## BEGIN

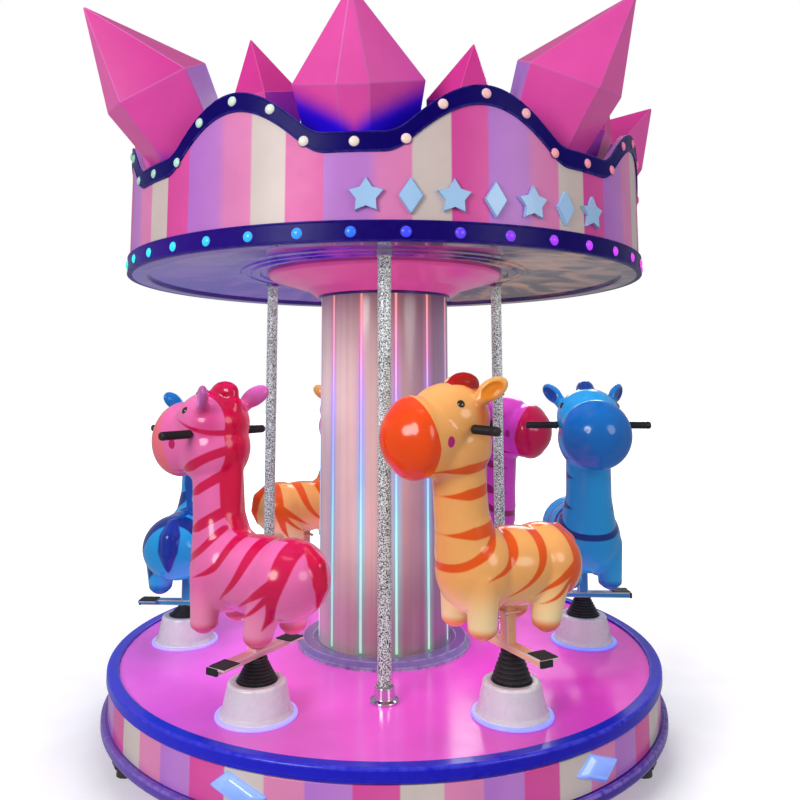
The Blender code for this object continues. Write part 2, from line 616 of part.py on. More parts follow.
def build():
    """Makes every named object."""
    for obj in list(bpy.data.objects):
        bpy.data.objects.remove(obj)

    paint(link("base_frame", base_frame()), "#3A3A40", 0.5, 0.6)
    paint(link("base_skirt", base_skirt()), "#D98FB4", 0.3)
    paint(link("base_ring", base_ring()), "#5A3A9A", 0.3)

    turntable = link("turntable_axis", None)
    paint(link("deck_panel", deck_panel(), turntable), "#D63FBF", 0.15)
    paint(link("deck_rim", deck_rim(), turntable), "#3A34C0", 0.25)
    paint(link("column", column(), turntable), "#D6A8AA", 0.2)
    paint(link("column_foot_ring", column_foot_ring(), turntable), "#5A3AB0", 0.25)
    paint(link("column_capital", column_capital(), turntable), "#E85AA8", 0.25)
    pole_shape = pole()
    for place, azimuth in POLE_AZIMUTHS.items():
        paint(link("pole_" + place, pole_shape, turntable, polar(azimuth, POLE_CIRCLE_R, 0.0)), "#C9D2C4", 0.1)
    paint(link("ceiling_panel", ceiling_panel(), turntable), "#8A6FC0", 0.2)
    paint(link("canopy_band", canopy_band(), turntable), "#2A1080", 0.3)
    paint(link("crown_wall", crown_wall(), turntable), "#D98FB4", 0.3)
    paint(link("crown_trim", crown_trim(), turntable), "#1E0A6A", 0.3)
    paint(link("roof_panel", roof_panel(), turntable), "#5A3AC8", 0.35)

    crystal_shapes = [crystal_mesh(kind + "_crystal", CRYSTAL_SHAPES[kind]) for kind in CRYSTAL_ORDER]
    for number in range(SCALLOPS):
        azimuth = SCALLOP_AZIMUTH + 360.0 * number / SCALLOPS
        shape = crystal_shapes[number % len(crystal_shapes)]
        paint(link("crystal_%d" % (number + 1), shape, turntable, rotation=azimuth), "#E0469E", 0.25)

    cone_shape = lift_cone()
    animal_shape = animal()
    footrest_shape = footrest()
    handlebar_shape = handlebar()
    for number, rider in RIDERS.items():
        azimuth, lift = rider["azimuth"], rider["lift"]
        facing = azimuth - 90.0 - RIDER_TOE_IN
        spot = polar(azimuth, RIDER_CIRCLE_R, DECK_TOP)
        paint(link("lift_cone_%d" % number, cone_shape, turntable, spot, facing), "#E8E4EA", 0.3)
        paint(link("bellows_%d" % number, bellows(lift), turntable, spot, facing), "#141416", 0.6)
        axis = link("rider_axis_%d" % number, None, turntable,
                    spot + Vector((0, 0, BAR_TOP_LOWEST + lift)), facing)
        paint(link("animal_%d" % number, animal_shape, axis), rider["coat"], 0.2)
        paint(link("handlebar_%d" % number, handlebar_shape, axis), "#101012", 0.55)
        paint(link("footrest_%d" % number, footrest_shape, axis), rider["coat"], 0.35)


build()
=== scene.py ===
"""Looks of the small carousel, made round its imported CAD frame.

The pieces are made again from the frame's own sizes, finer than its solids, and each gets the finish of
the real one: sprayed gel coat, clear acrylic, moulded rubber, chrome and lit lamps. Metres, +Z up.
"""
import math

import bmesh
import bpy
import numpy as np
from mathutils import Matrix, Vector
from mathutils.bvhtree import BVHTree


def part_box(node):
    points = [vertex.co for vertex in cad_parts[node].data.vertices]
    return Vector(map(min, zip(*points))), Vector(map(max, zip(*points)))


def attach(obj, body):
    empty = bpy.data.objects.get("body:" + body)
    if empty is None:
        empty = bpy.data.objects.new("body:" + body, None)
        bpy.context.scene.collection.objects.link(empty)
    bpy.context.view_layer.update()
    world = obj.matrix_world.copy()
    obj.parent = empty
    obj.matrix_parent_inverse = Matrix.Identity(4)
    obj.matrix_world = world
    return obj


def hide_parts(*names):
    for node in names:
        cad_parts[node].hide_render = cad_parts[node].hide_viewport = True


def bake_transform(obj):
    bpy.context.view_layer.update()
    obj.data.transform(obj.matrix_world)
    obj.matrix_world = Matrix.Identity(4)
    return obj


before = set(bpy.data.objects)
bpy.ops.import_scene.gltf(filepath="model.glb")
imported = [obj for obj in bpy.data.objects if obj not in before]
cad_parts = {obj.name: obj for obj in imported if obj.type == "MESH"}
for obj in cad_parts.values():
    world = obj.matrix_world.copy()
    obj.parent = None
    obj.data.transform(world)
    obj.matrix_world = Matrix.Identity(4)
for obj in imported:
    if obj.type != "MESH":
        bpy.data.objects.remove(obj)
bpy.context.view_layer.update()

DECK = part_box("deck_panel")[1].z
ROOF = DECK + 1.853
LINE_TOP = DECK + 1.45
ROUND_SIDES = 256
SMALL_SIDES = 64
CLOSE = 0.00001
SKIRT_R = 1.090

# Places round the axis, in degrees: the crown's first valley, the light lines, the poles and the gems
CROWN_TURN, CROWN_STEP = -95.0, 45.0
LINE_TURN, LINE_STEP, LINE_HALF = -80.0, 30.0, 1.45
POLE_AZIMUTHS, POLE_CIRCLE_R = (150.0, -90.0, 30.0), 0.620
GEM_TURN, GEM_STEP = -53.0, 60.0

# Riders: azimuth, height of the footrest bar's top above its lowest place at rest, and coat
RIDERS = {1: (-120.0, 0.050, "pink"), 2: (-60.0, 0.080, "orange"), 3: (0.0, 0.053, "blue"),
          4: (60.0, 0.010, "magenta"), 5: (120.0, 0.044, "orange"), 6: (180.0, 0.015, "blue")}
RIDER_CIRCLE_R = 0.837
RIDER_TOE_IN = 3.0
BAR_TOP_LOWEST = 0.150
GRIP_PLACE = (0.215, 0.704)

# The animal's skin: balls of (centre, radii), and round limbs through (x, y, z, radius)
BODY_BALLS = [((-0.010, 0, 0.245), (0.205, 0.138, 0.128)), ((-0.130, 0, 0.245), (0.135, 0.142, 0.130)),
              ((0.135, 0, 0.250), (0.135, 0.132, 0.145)), ((0.220, 0, 0.650), (0.132, 0.122, 0.130)),
              ((0.232, 0, 0.735), (0.138, 0.126, 0.116)), ((0.370, 0, 0.675), (0.088, 0.135, 0.135)),
              ((0.175, 0, 0.845), (0.060, 0.036, 0.040))]
BODY_LIMBS = [[(0.165, 0, 0.300, 0.110), (0.188, 0, 0.420, 0.090), (0.198, 0, 0.560, 0.088)],
              [(0.275, 0, 0.682, 0.122), (0.345, 0, 0.675, 0.130)],
              [(0.138, 0, 0.800, 0.036), (0.125, 0, 0.640, 0.034), (0.127, 0, 0.430, 0.032)],
              [(-0.198, 0, 0.345, 0.024), (-0.240, 0, 0.300, 0.034), (-0.248, 0, 0.240, 0.034),
               (-0.238, 0, 0.185, 0.018)]]
SIDE_LIMBS = [[(0.166, 0.080, 0.095, 0.047), (0.162, 0.078, 0.230, 0.056)],
              [(-0.078, 0.086, 0.092, 0.049), (-0.110, 0.078, 0.220, 0.064)],
              [(0.184, 0.092, 0.785, 0.026), (0.160, 0.120, 0.815, 0.022)]]
HOOVES = ((0.166, 0.080, 0.095), (-0.078, 0.086, 0.092))
EAR_CENTRE = (0.151, 0.129, 0.828)
EAR_RADII = (0.060, 0.036, 0.020)
EYE_PLACE = (0.256, 0.784)
CHEEK_PLACE = (0.301, 0.668)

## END

- _Prompt_
Return exactly the lines above from the line that has "footrest_shape = footrest()" through the line that has "obj.matrix_world = world", inclusive, and nothing else.

- _Solution to this exercise_
    footrest_shape = footrest()
    handlebar_shape = handlebar()
    for number, rider in RIDERS.items():
        azimuth, lift = rider["azimuth"], rider["lift"]
        facing = azimuth - 90.0 - RIDER_TOE_IN
        spot = polar(azimuth, RIDER_CIRCLE_R, DECK_TOP)
        paint(link("lift_cone_%d" % number, cone_shape, turntable, spot, facing), "#E8E4EA", 0.3)
        paint(link("bellows_%d" % number, bellows(lift), turntable, spot, facing), "#141416", 0.6)
        axis = link("rider_axis_%d" % number, None, turntable,
                    spot + Vector((0, 0, BAR_TOP_LOWEST + lift)), facing)
        paint(link("animal_%d" % number, animal_shape, axis), rider["coat"], 0.2)
        paint(link("handlebar_%d" % number, handlebar_shape, axis), "#101012", 0.55)
        paint(link("footrest_%d" % number, footrest_shape, axis), rider["coat"], 0.35)


build()
=== scene.py ===
"""Looks of the small carousel, made round its imported CAD frame.

The pieces are made again from the frame's own sizes, finer than its solids, and each gets the finish of
the real one: sprayed gel coat, clear acrylic, moulded rubber, chrome and lit lamps. Metres, +Z up.
"""
import math

import bmesh
import bpy
import numpy as np
from mathutils import Matrix, Vector
from mathutils.bvhtree import BVHTree


def part_box(node):
    points = [vertex.co for vertex in cad_parts[node].data.vertices]
    return Vector(map(min, zip(*points))), Vector(map(max, zip(*points)))


def attach(obj, body):
    empty = bpy.data.objects.get("body:" + body)
    if empty is None:
        empty = bpy.data.objects.new("body:" + body, None)
        bpy.context.scene.collection.objects.link(empty)
    bpy.context.view_layer.update()
    world = obj.matrix_world.copy()
    obj.parent = empty
    obj.matrix_parent_inverse = Matrix.Identity(4)
    obj.matrix_world = world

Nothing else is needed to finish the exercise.